We will end up with those deployed anyway because once deployed there is little chance devices will be updated. The fuota specification is nice, however it is just part of a very large puzzle called device life cycle management. Only when all parts of that puzzle are in place updates in the field might happen which I think is not anytime soon (yet).

May-be your code and adaptions are better organized? :grin:

That distinction may be the heart of the matter - to them to the LM502 may be obsolete, but to “us” its code would be the starting point for making the current proprietary-firmware boards more usable than Dragino’s engineers had the vision to make them.

It’s kind of a case where what they’re doing is moderately reasonable in the context of what they are intending to sell, but unreasonable in the context of how it would be nice to be able to use their products.

I am looking to split this topic as we’re wandering off topic. Any suggestions where the split should happen?

IMHO maybe we just leave it as an explanation of why the Dragino board’s algorithm isn’t as readily extensible as would be nice.

And then the thread can sit awaiting any input on the range of adjustment which the stock firmware offers.

An active effort to run open source firmware on the boards, or develop a good from-scratch door sensor algorithm could be its own topic. But I’m increasingly disinclined to buy this hardware just to play with those ideas… if I were to dive into that, I’d use a more development-friendly starting point.

Looking at their website and the FAQs I don’t think their intention is to sell their hardware for others to make custom firmware. At least not these devices.
At request (and with NDA) they do supply the circuit diagrams for some of the hardware so it is possible to create you own firmware, which I have done for some models, but it is not their business model as far as I know.

I haven’t found a fully open source LoRaWAN stack for these devices yet. The SDK used contains closed source binaries which made me start looking at other microcontroller/Lora chipset combinations. A shame because the ASR6501/2 would be a nice starting point if sufficient information in the internals and a fully open source stack would be available.

What I’m saying is that with devices on v1.0.2 in the supply chain, it would be useful if the manufacturers supplied firmware on v1.0.4 so they can be updated before deployment. Otherwise in three years time we end up with active devices on v1.0.2 rather than v1.0.4

FUOTA is a nirvana red-herring - it massively complicates devices, both hardware & firmware and there isn’t the bandwidth even on multi-cast for some of the file sizes typically in use.

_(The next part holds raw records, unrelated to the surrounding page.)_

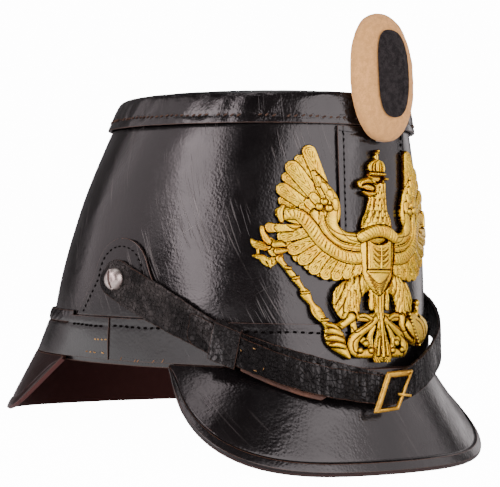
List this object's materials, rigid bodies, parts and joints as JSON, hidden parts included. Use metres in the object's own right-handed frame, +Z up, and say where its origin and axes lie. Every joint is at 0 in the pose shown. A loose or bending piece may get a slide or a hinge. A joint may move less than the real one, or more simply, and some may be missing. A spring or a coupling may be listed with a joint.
{
  "type": "leather shako hat",
  "caption": "Tall black leather military hat with front and rear visors, a gilt eagle plate, an oval wool field badge and a buckled chin strap.",
  "frame": {"origin": "middle of the object's box, on the surface that the hat's two visors stand on", "axes": "-Y is where the wearer looks, -X is the wearer's right hand side, +Z is up; the hat is tipped back onto its rear visor"},
  "size_m": [0.1954, 0.2534, 0.2152],
  "materials": {
    "lacquered_leather": "black lacquered, scratched and crazed",
    "strap_leather": "black, wrinkled, worn at the edges",
    "brown_leather": "raw brown",
    "gilt_brass": "gilt, dark in its recesses",
    "buckle_brass": "tarnished",
    "screw_steel": "polished, lightly pitted",
    "cream_wool": "cream wool cloth",
    "black_wool": "black wool cloth"
  },
  "bodies": {
    "root": {"crown_shell": "lacquered_leather", "top_lid": "lacquered_leather", "badge_panel": "lacquered_leather", "head_band_front": "lacquered_leather", "head_band_rear": "lacquered_leather", "head_band_rear_edge": "lacquered_leather", "side_tab_right": "lacquered_leather", "side_tab_left": "lacquered_leather", "front_visor": "lacquered_leather", "rear_visor": "lacquered_leather", "strap_near": "strap_leather", "strap_upper": "strap_leather", "strap_tongue": "brown_leather", "strap_keeper": "strap_leather", "buckle_frame": "buckle_brass", "buckle_prong": "buckle_brass", "strap_screw_right": "screw_steel", "strap_screw_left": "screw_steel", "badge_body": "cream_wool", "badge_centre": "black_wool", "badge_prong": "screw_steel", "eagle_plate": "gilt_brass"}
  },
  "joints": []
}
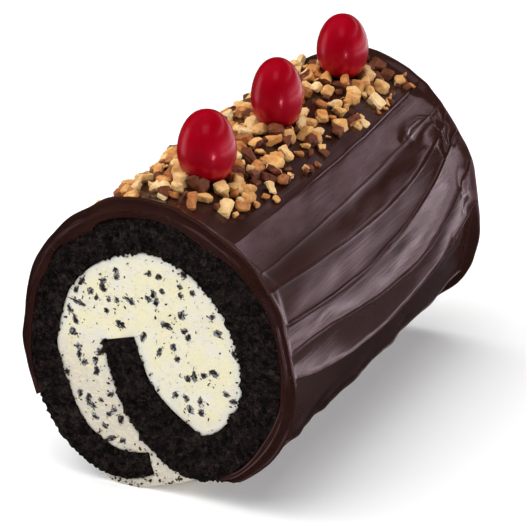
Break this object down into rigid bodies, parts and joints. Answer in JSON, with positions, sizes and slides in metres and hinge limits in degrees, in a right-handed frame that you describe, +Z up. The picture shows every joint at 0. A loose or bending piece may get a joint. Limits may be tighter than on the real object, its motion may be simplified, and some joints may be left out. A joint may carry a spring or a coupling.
{
  "type": "swiss roll",
  "caption": "Chocolate swiss roll: dark sponge rolled round speckled cream, coated in spatula-stroked chocolate and topped with chopped nuts and a row of glace cherries.",
  "frame": {"origin": "on the ground, below the middle of the roll's bounding box", "axes": "+Z up, +Y along the roll from the shown cut face towards the far one, +X across it"},
  "size_m": [0.1006, 0.1628, 0.1282],
  "materials": {
    "sponge": "matt, fine open crumb, near-black brown",
    "cream": "firm pale cream with dark chocolate chips",
    "chocolate": "satin dark chocolate coating",
    "cherry": "wet glossy red"
  },
  "bodies": {
    "root": {"sponge": "sponge", "filling": "cream", "frosting": "chocolate", "cherry_1": "cherry", "cherry_2": "cherry", "cherry_3": "cherry"}
  },
  "joints": []
}
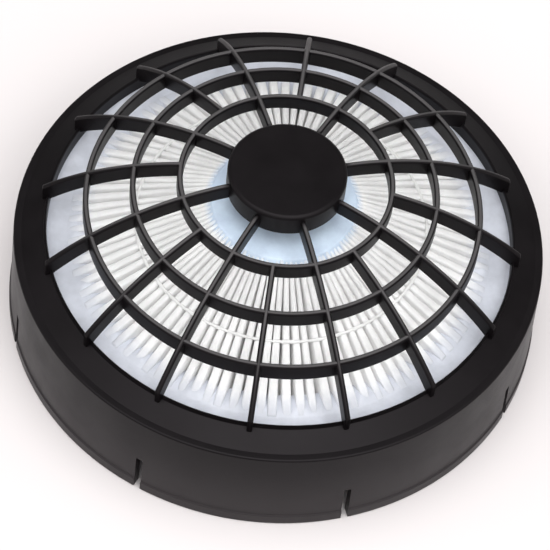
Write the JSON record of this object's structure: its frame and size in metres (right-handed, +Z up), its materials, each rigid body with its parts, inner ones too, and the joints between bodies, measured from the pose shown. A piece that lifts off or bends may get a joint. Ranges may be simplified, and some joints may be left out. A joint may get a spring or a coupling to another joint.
{
  "type": "dome filter",
  "caption": "Round dome filter: a black ribbed dome with a plain hub over radial white pleats, on a short skirt with snap slots at its lower edge.",
  "frame": {"origin": "centre of the skirt's bottom edge, in the plane that the filter rests on", "axes": "+Z up along the filter's axis through the hub, +X through a short spoke"},
  "size_m": [0.1928, 0.1928, 0.0779],
  "materials": {
    "housing_plastic": "fine satin moulded black plastic",
    "filter_media": "matte white nonwoven sheet",
    "potting": "smooth cast bluish-white polyurethane",
    "glue": "white hot-melt glue"
  },
  "bodies": {
    "root": {"dome_housing": "housing_plastic", "pleated_media": "filter_media", "edge_potting": "potting", "hub_potting": "potting", "pleat_bead": "glue"}
  },
  "joints": []
}
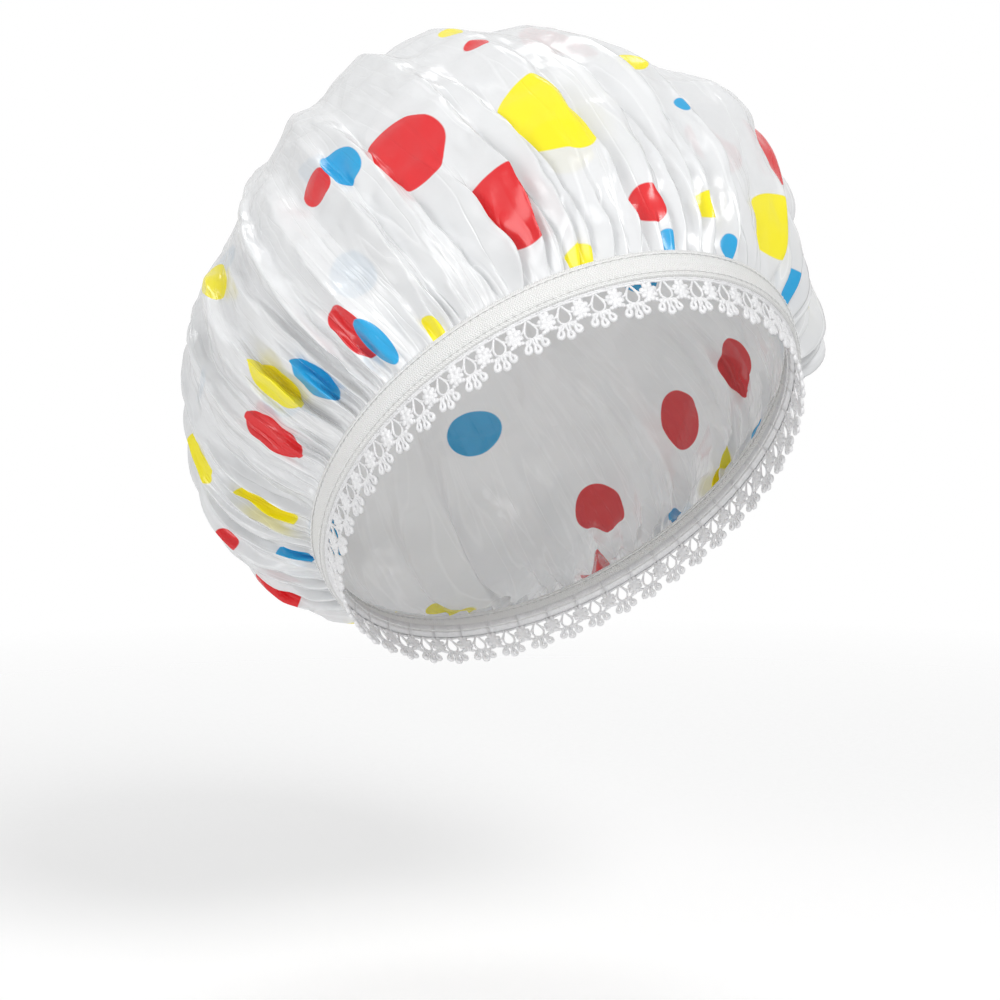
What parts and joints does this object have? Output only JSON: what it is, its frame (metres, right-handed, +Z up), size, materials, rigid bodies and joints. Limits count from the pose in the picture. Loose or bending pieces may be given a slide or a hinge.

Which is probably why I make less money but have less issues. I’ve still got 15+ year old code bases I maintain after 28 years writing the stuff, which brings a different perspective.

Any vendor can set out their stall as they see fit. There seems to be a two choices:

  1. Sell and run
    or
  2. Sell and support for defined situation / timescale (best)

If it is appropriate to extend a devices functionality and they choose to make the code base available, that’s fine as long as they do that before they expect people to buy so the code base can be looked at for maintainability - plus some defined policy on updates to the core code and a way for people to add their code in that’s not an almost re-write each time.